▸ Prompt
Give back, exactly as it appears, the run of lines opening with the one containing "Reconstruct the object" and closing with the one containing "rows of three.". Nothing outside that run should appear.

▸ Part of a data file
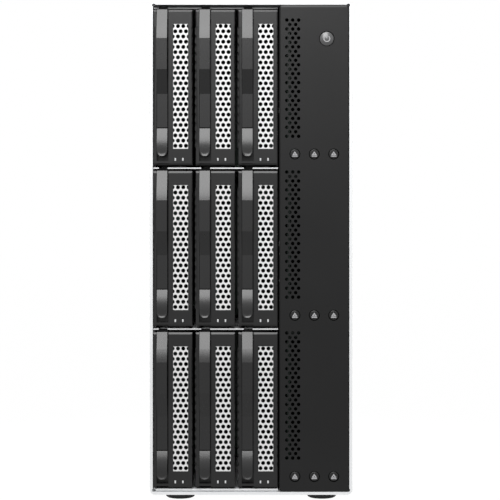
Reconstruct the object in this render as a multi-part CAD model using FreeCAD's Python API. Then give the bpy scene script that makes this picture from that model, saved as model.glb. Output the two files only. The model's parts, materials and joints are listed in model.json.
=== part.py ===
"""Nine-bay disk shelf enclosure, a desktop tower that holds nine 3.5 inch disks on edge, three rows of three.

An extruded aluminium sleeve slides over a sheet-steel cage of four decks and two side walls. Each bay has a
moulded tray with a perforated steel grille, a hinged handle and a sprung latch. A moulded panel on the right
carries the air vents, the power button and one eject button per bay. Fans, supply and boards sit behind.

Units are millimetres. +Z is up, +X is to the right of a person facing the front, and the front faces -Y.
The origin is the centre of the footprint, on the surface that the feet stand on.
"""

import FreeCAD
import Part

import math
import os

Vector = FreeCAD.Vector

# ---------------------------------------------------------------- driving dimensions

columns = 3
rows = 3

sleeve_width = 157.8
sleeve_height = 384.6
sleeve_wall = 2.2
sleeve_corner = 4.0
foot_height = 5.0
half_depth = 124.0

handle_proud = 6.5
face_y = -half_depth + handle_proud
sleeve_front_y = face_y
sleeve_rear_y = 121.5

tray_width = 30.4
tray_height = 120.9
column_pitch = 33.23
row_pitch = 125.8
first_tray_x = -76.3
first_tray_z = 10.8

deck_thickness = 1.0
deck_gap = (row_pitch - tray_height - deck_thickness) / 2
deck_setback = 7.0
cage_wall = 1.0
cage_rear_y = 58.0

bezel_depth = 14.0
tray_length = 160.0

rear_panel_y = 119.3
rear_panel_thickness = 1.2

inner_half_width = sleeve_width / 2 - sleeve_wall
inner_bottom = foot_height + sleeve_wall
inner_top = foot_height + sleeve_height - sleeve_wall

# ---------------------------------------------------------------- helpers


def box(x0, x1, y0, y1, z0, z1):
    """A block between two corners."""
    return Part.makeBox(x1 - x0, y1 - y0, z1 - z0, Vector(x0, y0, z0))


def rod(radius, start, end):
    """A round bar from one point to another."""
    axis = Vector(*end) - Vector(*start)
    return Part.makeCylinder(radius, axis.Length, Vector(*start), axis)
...
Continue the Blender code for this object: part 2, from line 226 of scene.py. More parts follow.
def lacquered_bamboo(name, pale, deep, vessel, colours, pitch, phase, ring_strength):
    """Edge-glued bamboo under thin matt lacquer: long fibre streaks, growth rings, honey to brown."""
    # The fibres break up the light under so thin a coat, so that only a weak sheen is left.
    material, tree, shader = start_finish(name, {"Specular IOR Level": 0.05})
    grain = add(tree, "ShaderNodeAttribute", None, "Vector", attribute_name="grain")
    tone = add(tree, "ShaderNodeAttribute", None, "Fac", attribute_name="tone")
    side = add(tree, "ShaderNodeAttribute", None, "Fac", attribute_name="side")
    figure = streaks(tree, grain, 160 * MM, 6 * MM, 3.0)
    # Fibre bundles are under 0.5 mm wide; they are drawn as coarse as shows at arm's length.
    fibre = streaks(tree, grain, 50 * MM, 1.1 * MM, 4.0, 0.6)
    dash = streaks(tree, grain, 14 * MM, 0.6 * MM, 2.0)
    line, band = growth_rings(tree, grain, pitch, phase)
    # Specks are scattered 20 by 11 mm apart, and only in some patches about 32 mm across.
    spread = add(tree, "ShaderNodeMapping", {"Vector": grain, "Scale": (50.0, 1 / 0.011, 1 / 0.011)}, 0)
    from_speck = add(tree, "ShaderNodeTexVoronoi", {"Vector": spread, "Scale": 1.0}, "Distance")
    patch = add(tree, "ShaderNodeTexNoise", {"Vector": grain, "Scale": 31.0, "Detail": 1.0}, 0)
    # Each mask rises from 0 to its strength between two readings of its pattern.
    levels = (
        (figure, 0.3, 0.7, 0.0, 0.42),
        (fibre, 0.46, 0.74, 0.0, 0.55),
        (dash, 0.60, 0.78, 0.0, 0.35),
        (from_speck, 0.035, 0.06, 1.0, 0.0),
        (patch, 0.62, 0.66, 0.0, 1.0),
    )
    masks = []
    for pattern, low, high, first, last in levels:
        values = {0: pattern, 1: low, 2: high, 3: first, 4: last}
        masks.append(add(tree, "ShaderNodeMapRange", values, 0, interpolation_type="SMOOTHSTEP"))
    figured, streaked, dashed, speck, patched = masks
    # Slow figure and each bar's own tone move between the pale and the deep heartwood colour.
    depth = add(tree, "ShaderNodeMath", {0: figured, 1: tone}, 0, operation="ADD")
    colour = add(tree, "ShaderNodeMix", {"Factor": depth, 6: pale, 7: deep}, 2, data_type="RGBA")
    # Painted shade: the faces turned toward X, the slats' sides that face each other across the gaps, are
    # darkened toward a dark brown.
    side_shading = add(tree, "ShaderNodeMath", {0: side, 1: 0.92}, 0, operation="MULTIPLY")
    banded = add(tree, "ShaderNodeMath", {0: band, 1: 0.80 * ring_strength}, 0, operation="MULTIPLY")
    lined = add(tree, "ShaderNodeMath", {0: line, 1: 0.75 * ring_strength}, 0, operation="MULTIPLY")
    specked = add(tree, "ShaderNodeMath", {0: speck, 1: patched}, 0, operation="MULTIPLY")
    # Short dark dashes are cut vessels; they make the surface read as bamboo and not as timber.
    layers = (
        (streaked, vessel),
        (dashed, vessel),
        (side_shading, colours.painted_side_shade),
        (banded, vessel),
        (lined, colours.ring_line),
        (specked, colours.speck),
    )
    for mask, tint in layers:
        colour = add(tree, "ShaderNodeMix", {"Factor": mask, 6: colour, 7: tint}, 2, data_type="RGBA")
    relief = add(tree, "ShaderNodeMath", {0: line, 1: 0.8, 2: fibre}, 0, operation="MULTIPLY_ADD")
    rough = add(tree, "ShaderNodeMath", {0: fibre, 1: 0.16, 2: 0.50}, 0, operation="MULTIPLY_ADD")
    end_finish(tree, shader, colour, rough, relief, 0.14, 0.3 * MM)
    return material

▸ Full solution
Reconstruct the object in this render as a multi-part CAD model using FreeCAD's Python API. Then give the bpy scene script that makes this picture from that model, saved as model.glb. Output the two files only. The model's parts, materials and joints are listed in model.json.
=== part.py ===
"""Nine-bay disk shelf enclosure, a desktop tower that holds nine 3.5 inch disks on edge, three rows of three.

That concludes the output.